As I understand it, the continued acceleration due to dark energy results in a metric with ever larger components of tension.

 

At some point the tension should be in the order of magnitude of the strong force holding the quarks of both bosons and mesons together.

 

How would the physical situation appear?

Posted

We would need to have some numbers on the age of the Universe at this stage and see what kind of matter dominates at that epoch. At something like 10^40 years we have just leptons and photons as the only matter in the Universe, not including black holes. This is model dependent and relies on proton decay.

 

If the scenario you describe is only achieved when there are no nucleons left then we have nothing to worry about.

 

However, I have no idea on the time frame of this and how it effects our models.

Posted

GUT models suggest that proton do indeed decay, but this is now rather speculative and for sure they have a very long lifetime.

Posted

Decay of proton would violate Baryon Number Conservation.

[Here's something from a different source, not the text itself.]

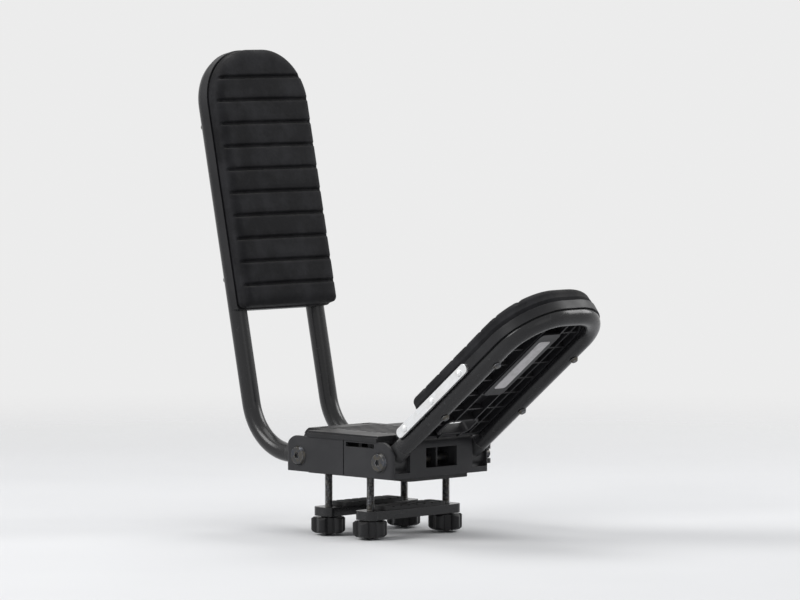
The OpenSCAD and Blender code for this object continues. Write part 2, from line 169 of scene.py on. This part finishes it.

On the other hand, in old Universe, the all/most of protons would be converted to heavier elements in fusion process in stars.

Posted

GUT models suggest that proton do indeed decay, but this is now rather speculative and for sure they have a very long lifetime.

What does the picture look like If we assume protons do not decay?

 

If you recall, the model gives a visual picture. When enough energy is added to bound pair of quarks, the gluon breaks resulting in a quark-antiquark pair.

 

As far as I can see, sufficient gravitational tension would continually tear apart [math]q\overline{q}[/math] pairs resulting in more pairs.

Posted

What does the picture look like If we assume protons do not decay?

I do not know and I don't know if any references on cosmology talk about this.